With the ink barely dry on my last ramble I received a copy of the second instalment from Mr Wise and just casting my leering eye over the tracklist I already knew he’s not playing games. When you see artists like Cignol / Jared Wilson / Gilbert & Armec you kinda know you’re in for a treat bare minimum. Well, I’m delighted to say this is so far and above a mere treat.

With his unmistakable sound Cignol introduces us to 02 WITH Night time Traverse, and let’s be honest, he could record two upturned saucepans and a cazoo and it would still be credible such as a producer he is. Subtly restrained as the track is the 4/4 percussion still holds a punchy drive, coupled with a 303 that’s not overly dominant were off.

Armec takes up the baton with his Celestial Mechanics. An electro growler that had me donning my Kangol and reaching for those breaks and beats tools to drop a cheeky scratch and flare over. Quite possibly my favourite cut on the ep. Personally, I’d be happy with what we’ve been given already but we’re only halfway.

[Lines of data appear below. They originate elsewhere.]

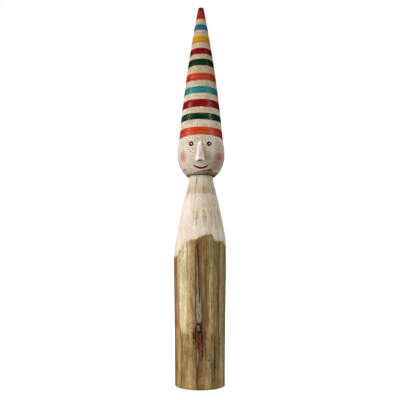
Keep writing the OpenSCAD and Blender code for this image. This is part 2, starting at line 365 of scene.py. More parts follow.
# Bare wood: two tones, fine grain and pores
def makeBareWoodGroup():
    group, ins = newGroup("bareWood", {"Vector": (0.0, 0.0, 0.0), "Light": "d9c9b3", "Deep": "bcaa90",
                                       "Fine": 600.0, "Coarse": 90.0, "Strength": 0.3})
    broad = grain(ins["Vector"], ins["Coarse"], 9.0, 3.0, 0.3, 0.7)
    fine = grain(ins["Vector"], ins["Fine"], 30.0, 4.0, 0.3, 0.7)
    pores = grain(ins["Vector"], 1900.0, 210.0, 1.0, 0.64, 0.72)
    colour = blend((broad * 0.6 + fine * 0.4) * ins["Strength"], ins["Light"], ins["Deep"])
    colour = blend(pores * 0.25, colour, ins["Deep"])
    return closeGroup(group, Color=colour, Roughness=ramped(fine, 0.0, 1.0, 0.6, 0.78), Height=fine - pores)


def bareWood(place, light, deep, fine, coarse, strength):
    return useGroup(bareWoodGroup, place, ("Color", "Roughness", "Height"), Light=light, Deep=deep,
                    Fine=fine, Coarse=coarse, Strength=strength)


# Brushed paint: bristle streaks round the hat, thin places and a little wear
def makePaintGroup():
    group, ins = newGroup("brushedPaint", {"Vector": (0.0, 0.0, 0.0), "Paint": "bc5959", "Thin": "cb957c",
                                           "Deep": "7c0000", "Streaks": 0.5, "Gloss": 0.35})
    place, streaks = ins["Vector"], ins["Streaks"]
    hairs = grain(place, 34.0, 1500.0, 2.0, 0.3, 0.7)
    drags = grain(place, 26.0, 620.0, 2.0, 0.4, 0.62)
    bristles = hairs * 0.3 + drags * 0.7
    loads = grain(place, 45.0, 330.0, 3.0, 0.35, 0.75)
    bare = grain(place, 130.0, 900.0, 4.0, 0.68, 0.76)
    laps = grain(place, 62.0, 150.0, 3.0, 0.42, 0.62)
    colour = blend(bristles * streaks, ins["Paint"], ins["Deep"])
    colour = blend(laps * (streaks * 0.4), colour, ins["Deep"])
    colour = blend(loads * (streaks * 0.5), colour, ins["Thin"])
    colour = blend(bare * 0.5, colour, ins["Thin"])
    return closeGroup(group, Color=colour, Roughness=ins["Gloss"] + bristles * 0.14, Height=bristles)


grainGroup = makeGrainGroup()
spotGroup = makeSpotGroup()
streakGroup = makeStreakGroup()
bareWoodGroup = makeBareWoodGroup()
paintGroup = makePaintGroup()
print("shader groups made")


logForm = {
    "footRadius": 36.6,      # mean radius at the foot
    "roundRadius": 38.8,     # mean radius where the shoulder starts
    "usualRadius": 39,       # for placing marks on the round
    "shapeRadius": 38.9,     # mean of roundShape
    "shoulderLow": 181,      # lowest start of the shoulder
    "shoulderHigh": 309,     # where the straight neck starts
    "shoulderRadius": 42.2,
    "shoulderBelly": 3,
    "neckRadius": 18.9,
    "ledge": 287.6,          # the knife's last step: the neck's stains end there
    "middle": -1.9,          # the trunk's own middle on the X axis
    "footWear": 2.2,
    "scar": (94.2, 208.5),   # lower and upper end
    "knotTurn": -3.2,
    "knotHeight": 87.6,
    "boreRadius": 6.05,
    "boreDepth": 25,
    "sides": 280,
    "frontShare": 0.45,      # how much closer the columns stand at the front
    # height bands and the gap between rings in each
    "bands": [(2.4, 60, 1.7), (60, 128, 0.75), (128, 196, 1.4), (196, 234, 0.9), (234, 266, 0.8),
              (266, neckTop, 1.3)],
}

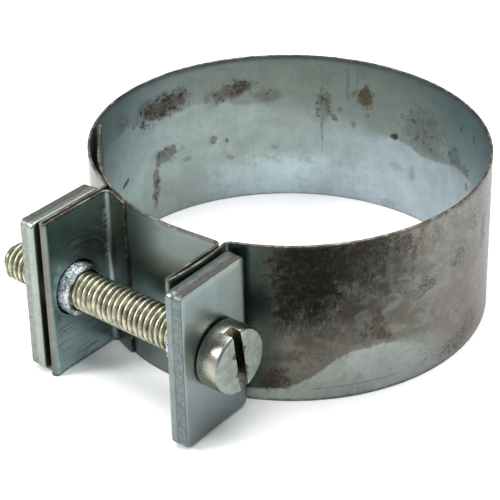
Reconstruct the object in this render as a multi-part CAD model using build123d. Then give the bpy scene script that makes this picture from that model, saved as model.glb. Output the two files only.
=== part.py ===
from build123d import *
from math import acos, asin, atan2, cos, degrees, hypot, pi, radians, sin
import os

# Pipe repair clamp, 60 mm class: one steel strip bent into a ring with two folded ears,
# a plain plate and a threaded plate outside the ears, and one slotted clamping screw.
# Millimetres. Origin: pipe axis, half way up the band. +Z along the pipe, ears towards -Y,
# screw along X with its head on the +X side.

# --- driving dimensions ---
STRIP_T = 0.42            # strip thickness
BAND_W = 26.0             # strip width, along the pipe
RING_R = 29.35            # inside radius of the right-hand stretch of the ring
BACK_R = 31.0             # inside radius of the flatter back of the ring
LEFT_R = 27.95            # inside radius of the left-hand stretch, which ends on the tongue
TONGUE_R = 29.05          # inside radius of the tongue that bridges the gap
LAP_GAP = 0.05            # strip layers that rest on each other

RING_START = -68.0        # angle where the ring leaves the right ear, degrees
RING_SPLIT = 48.0         # angle where the right-hand stretch meets the back
BACK_SWEEP = 104.0
LANDING_R = 6.0           # reverse bend where the ring comes down on the tongue

EAR_BEND_R = 1.0          # centreline radius of the bends at the foot of the ears
EAR_FRONT_Y = -40.3       # front of both folds
LEFT_EAR_X = -13.74       # centreline of the left ear's outer sheet
RIGHT_LEAN = 1.2          # the right ear leans outwards, degrees
PLATE_LEAN = 2.4          # and the plain plate a little more
BOW_ANGLE = 7.0           # outer sheet of the right ear is bowed by this much at each end
RIGHT_FOLD_R = 0.25       # centreline radius of the right hairpin
LEFT_FOLD_R = 0.45        # centreline radius of the left hairpin
LEFT_PINCH = 7.0          # sheets of the left ear are pinched together behind the fold
PINCH_LENGTH = 1.2
PINCH_R = 3.0
TONGUE_FLAT = 5.0         # slope of the flat start of the tongue, degrees
TONGUE_SWEEP = 53.0
TONGUE_END = 8.7          # straight free end of the tongue
FOOT_LENGTH = 3.6         # short lip that rests on the tongue

PLATE_T = 2.7
PLATE_DEPTH = 14.0        # front to back
PLATE_H = 25.0
PLATE_CORNER_R = 1.0
PLATE_EDGE_R = 0.35
RIGHT_PLATE_X = 11.45     # inner face of the plain plate, at the screw
LEFT_PLATE_GAP = 0.7      # threaded plate to the left ear
NUT_HOLE_OFFSET = 1.0     # the threaded plate's middle sits this far behind its hole
HEAD_HOLE_OFFSET = -0.65  # the plain plate's middle sits in front of its hole

SCREW_Y = -34.65
THREAD_R = 3.0            # M6
SCREW_TIP_X = -26.0
TIP_CHAMFER = 0.7
TIP_POINT_R = 2.1
TIP_POINT_LENGTH = 0.6
HEAD_R = 5.0              # DIN 84 cheese head
HEAD_H = 3.9
HEAD_EDGE_R = 0.45
SLOT_W = 1.6
SLOT_DEPTH = 1.7
SLOT_TILT = 8.0           # the slot stands this far off vertical, degrees
HEAD_SEAT_GAP = 0.35      # the plain plate leans, so the head touches it on one side only

COLLAR_R = 4.0            # drawn collar round each plate's hole
COLLAR_LENGTH = 3.75
COLLAR_EDGE_R = 0.3
EAR_HOLE_R = 4.3
NUT_BORE_R = THREAD_R + 0.05
PLAIN_BORE_R = THREAD_R + 0.35


# --- bent strip: a walk along its centreline ---
def step(pose, length=0.0, radius=0.0, turn=0.0):
    """One straight or curved piece of the centreline; turn is in degrees, left positive."""
    return {"pose": pose, "length": length, "radius": radius, "turn": turn}


def at(piece, fraction, side=0.0):
    """Point a fraction of the way along a piece, moved sideways (left positive)."""
    x, y, heading = piece["pose"]
    if piece["turn"] == 0:
        run = piece["length"] * fraction
        return (x + run * cos(heading) - side * sin(heading), y + run * sin(heading) + side * cos(heading))
    signed_r = piece["radius"] if piece["turn"] > 0 else -piece["radius"]
    centre = (x - signed_r * sin(heading), y + signed_r * cos(heading))
    end = heading + radians(piece["turn"]) * fraction
    reach = signed_r - side
    return (centre[0] + reach * sin(end), centre[1] - reach * cos(end))


def end_pose(piece):
    x, y = at(piece, 1.0)
    return (x, y, piece["pose"][2] + radians(piece["turn"]))


def walk(pose, moves):
    """Chain straight pieces (a number) and bends (radius, turn) from a starting pose."""
    pieces = []
    for move in moves:
        if isinstance(move, tuple):
            pieces.append(step(pose, radius=move[0], turn=move[1]))
        else:
            pieces.append(step(pose, length=move))
        pose = end_pose(pieces[-1])
    return pieces


def sweep_to_circle(pose, radius, circle_r):
    """Degrees that a left-hand bend turns before it reaches a circle about the origin from outside."""
    x, y, heading = pose
    centre = (x - radius * sin(heading), y + radius * cos(heading))
    reach = hypot(*centre)
    meeting = acos((circle_r ** 2 - radius ** 2 - reach ** 2) / (2 * radius * reach))
    start = atan2(y - centre[1], x - centre[0])
    return degrees(atan2(centre[1], centre[0]) + meeting - start) % 360


def right_side():
    """From the ring's start back through the right ear and along the tongue to its free end."""
    ring_r = RING_R + STRIP_T / 2
    start = radians(RING_START)
    pose = (ring_r * cos(start), ring_r * sin(start), start - pi / 2)
    sheet_b_heading = -90 + RIGHT_LEAN + BOW_ANGLE
    bend = (EAR_BEND_R, sheet_b_heading - (RING_START - 90))
    pieces = walk(pose, [bend])
    drop = at(pieces[0], 1.0)[1] - (EAR_FRONT_Y + RIGHT_FOLD_R + STRIP_T / 2)
    bow_r = drop / (2 * sin(radians(BOW_ANGLE)))
    fold_turn = -(180 - BOW_ANGLE)
    pieces += walk(end_pose(pieces[-1]), [(bow_r, -2 * BOW_ANGLE), (RIGHT_FOLD_R, fold_turn)])

    tongue_r = TONGUE_R + STRIP_T / 2
    x, y, heading = end_pose(pieces[-1])
    tongue_heading = pi + radians(TONGUE_FLAT)
    tongue_bend = (EAR_BEND_R, degrees(tongue_heading - heading) % 360)
    bend_x = EAR_BEND_R * (sin(tongue_heading) - sin(heading))
    bend_y = EAR_BEND_R * (cos(heading) - cos(tongue_heading))
    normal = (-sin(tongue_heading), cos(tongue_heading))
    offset = tongue_r - normal[0] * (x + bend_x) - normal[1] * (y + bend_y)
    sheet_a = offset / (normal[0] * cos(heading) + normal[1] * sin(heading))
    corner = (x + bend_x + sheet_a * cos(heading), y + bend_y + sheet_a * sin(heading))
    flat = -(corner[0] * cos(tongue_heading) + corner[1] * sin(tongue_heading))
    pieces += walk((x, y, heading), [sheet_a, tongue_bend, flat, (tongue_r, -TONGUE_SWEEP), TONGUE_END])
    return pieces


def left_side():
    """From the ring's start round the pipe, through the left ear to the lip on the tongue."""
    ring_r = RING_R + STRIP_T / 2
    start = radians(RING_START)
    pose = (ring_r * cos(start), ring_r * sin(start), start + pi / 2)
    pieces = walk(pose, [(ring_r, RING_SPLIT - RING_START), (BACK_R + STRIP_T / 2, BACK_SWEEP)])

    lap_r = TONGUE_R + 1.5 * STRIP_T + LAP_GAP
    left_r = LEFT_R + STRIP_T / 2
    pose = end_pose(pieces[-1])
    pieces += walk(pose, [(left_r, sweep_to_circle(pose, left_r, lap_r + LAP_GAP))])
    x, y, heading = end_pose(pieces[-1])
    slant = degrees(heading - atan2(y, x)) % 360 - 90
    pieces += walk((x, y, heading), [(LANDING_R, -slant / (1 + LANDING_R / lap_r))])
    x, y, heading = end_pose(pieces[-1])
    ear_angle = pi + acos((EAR_BEND_R - LEFT_EAR_X) / (lap_r + EAR_BEND_R))
    pieces += walk((x, y, heading), [(hypot(x, y), degrees(ear_angle - atan2(y, x)) % 360)])

    heading = degrees(end_pose(pieces[-1])[2]) - 360
    pieces += walk(end_pose(pieces[-1]), [(EAR_BEND_R, -90 - heading)])
    drop = at(pieces[-1], 1.0)[1] - (EAR_FRONT_Y + LEFT_FOLD_R + STRIP_T / 2)
    pieces += walk(end_pose(pieces[-1]), [
        drop,
        (LEFT_FOLD_R, 180 + LEFT_PINCH),
        PINCH_LENGTH,
        (PINCH_R, -LEFT_PINCH),
    ])
    x, y, heading = end_pose(pieces[-1])
    foot_angle = asin((x + EAR_BEND_R) / (lap_r + EAR_BEND_R))
    sheet = -(lap_r + EAR_BEND_R) * cos(foot_angle) - y
    pieces += walk((x, y, heading), [
        sheet,
        (EAR_BEND_R, degrees(foot_angle) - 90),
        (lap_r, degrees(FOOT_LENGTH / lap_r)),
    ])
    return pieces


def edge(piece, side):
    if piece["turn"] == 0:
        return Line(at(piece, 0, side), at(piece, 1, side))
    return ThreePointArc(at(piece, 0, side), at(piece, 0.5, side), at(piece, 1, side))


def strip_outline(pieces_right, pieces_left):
    """Closed outline of the strip's section, both faces half a thickness off the centreline."""
    half = STRIP_T / 2
    edges = []
    for side in (-half, half):
        edges += [edge(piece, -side) for piece in pieces_right]
        edges += [edge(piece, side) for piece in pieces_left]
    for pieces in (pieces_right, pieces_left):
        edges.append(Line(at(pieces[-1], 1, half), at(pieces[-1], 1, -half)))
    return make_face(edges)


def across_x(radius, x_from, x_to):
    """Cylinder on the screw's axis between two places along X."""
    plane = Plane(origin=(x_from, SCREW_Y, 0), x_dir=(0, 1, 0), z_dir=(1, 0, 0))
    return extrude(plane * Circle(radius), x_to - x_from)


def band_strip(pieces_right, pieces_left):
    strip = extrude(strip_outline(pieces_right, pieces_left), BAND_W / 2, both=True)
    ear_holes = across_x(EAR_HOLE_R, SCREW_TIP_X, RIGHT_PLATE_X + PLATE_T)
    return strip - ear_holes


# --- plates and screw ---
def plate(bore_r, hole_offset=0.0):
    """Plate with a drawn collar, at the origin: inner face on x = 0, body towards -X."""
    blank = Plane.YZ * Pos(hole_offset, 0) * RectangleRounded(PLATE_DEPTH, PLATE_H, PLATE_CORNER_R)
    body = extrude(blank, -PLATE_T)
    body = fillet(body.edges().filter_by(Axis.X, reverse=True), PLATE_EDGE_R)
    collar = extrude(Plane.YZ.offset(-PLATE_T / 2) * Circle(COLLAR_R), COLLAR_LENGTH + PLATE_T / 2)
    collar = fillet(collar.edges().sort_by(Axis.X)[-1], COLLAR_EDGE_R)
    bore = extrude(Plane.YZ.offset(-PLATE_T - 1) * Circle(bore_r), PLATE_T + COLLAR_LENGTH + 2)
    return body + collar - bore


def nut_plate(pieces_left):
    """Threaded plate, just outside the outer sheet of the left ear."""
    outer_sheet = pieces_left[6]
    ear_face = at(outer_sheet, 0.5, -STRIP_T / 2)[0]
    return Pos(ear_face - LEFT_PLATE_GAP, SCREW_Y, 0) * plate(NUT_BORE_R, NUT_HOLE_OFFSET)


def head_plate():
    leaning = Rot(0, 0, PLATE_LEAN) * Rot(0, 180, 0)
    return Pos(RIGHT_PLATE_X, SCREW_Y, 0) * leaning * plate(PLAIN_BORE_R, HEAD_HOLE_OFFSET)


def clamp_screw():
    head_x = RIGHT_PLATE_X + PLATE_T + HEAD_SEAT_GAP
    shank = across_x(THREAD_R, SCREW_TIP_X + TIP_POINT_LENGTH, head_x + 0.5)
    shank = chamfer(shank.edges().sort_by(Axis.X)[0], TIP_CHAMFER)
    point = across_x(TIP_POINT_R, SCREW_TIP_X, SCREW_TIP_X + TIP_POINT_LENGTH + 0.5)
    head = across_x(HEAD_R, head_x, head_x + HEAD_H)
    head = fillet(head.edges().sort_by(Axis.X)[-1], HEAD_EDGE_R)
    slot = Pos(head_x + HEAD_H, SCREW_Y, 0) * Rot(SLOT_TILT, 0, 0) * Box(2 * SLOT_DEPTH, SLOT_W, 4 * HEAD_R)
    return shank + point + head - slot


def build():
    right, left = right_side(), left_side()
    return {
        "band_strip": band_strip(right, left),
        "head_plate": head_plate(),
        "nut_plate": nut_plate(left),
        "clamp_screw": clamp_screw(),
    }


os.makedirs("parts", exist_ok=True)
for name, solid in build().items():
    export_step(solid, f"parts/{name}.step")
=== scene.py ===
from math import acos, asin, atan2, ceil, cos, degrees, hypot, pi, radians, sin, tau

import bmesh
import bpy
from mathutils import Matrix, Vector, noise


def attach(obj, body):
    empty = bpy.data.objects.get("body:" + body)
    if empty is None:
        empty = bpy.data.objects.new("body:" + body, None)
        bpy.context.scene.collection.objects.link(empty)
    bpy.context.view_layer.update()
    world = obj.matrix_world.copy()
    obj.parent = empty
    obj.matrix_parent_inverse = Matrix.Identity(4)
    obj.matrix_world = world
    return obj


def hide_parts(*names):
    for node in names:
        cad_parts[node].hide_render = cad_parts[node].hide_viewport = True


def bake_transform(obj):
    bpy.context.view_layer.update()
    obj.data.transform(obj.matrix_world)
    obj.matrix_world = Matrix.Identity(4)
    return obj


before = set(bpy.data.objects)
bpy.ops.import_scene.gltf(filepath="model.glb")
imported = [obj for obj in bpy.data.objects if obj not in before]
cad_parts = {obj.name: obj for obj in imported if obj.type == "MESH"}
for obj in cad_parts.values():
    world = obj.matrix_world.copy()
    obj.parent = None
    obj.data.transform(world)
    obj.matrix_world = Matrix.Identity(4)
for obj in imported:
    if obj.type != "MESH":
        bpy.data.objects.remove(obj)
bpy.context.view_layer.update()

MM = 0.001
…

Side 2 leans more towards the Acid vibe we love with

Detroit’s Jared Wilson charming us with a beautifully phrased acid line and hypnotic, almost Arabian lead line that suggests at a semitone off-key that rides the 303 all kept in check with a well-constructed percussion on his Leave your world Behind cut.

Closing out the ride in the same vein we started is Signs of Hope by another favourite artist of mine Gilbert.  Melodic and simply put, rather catchy machines sit atop a perfectly almost understated percussion that I found myself humming quite a few times post play.

Slightly concerned that WGD may have put itself at risk of burn out with the high standards set within the first two releases was extinguished after being honoured with hearing the next 2 instalments and boy oh boy, the label is only going to get stronger.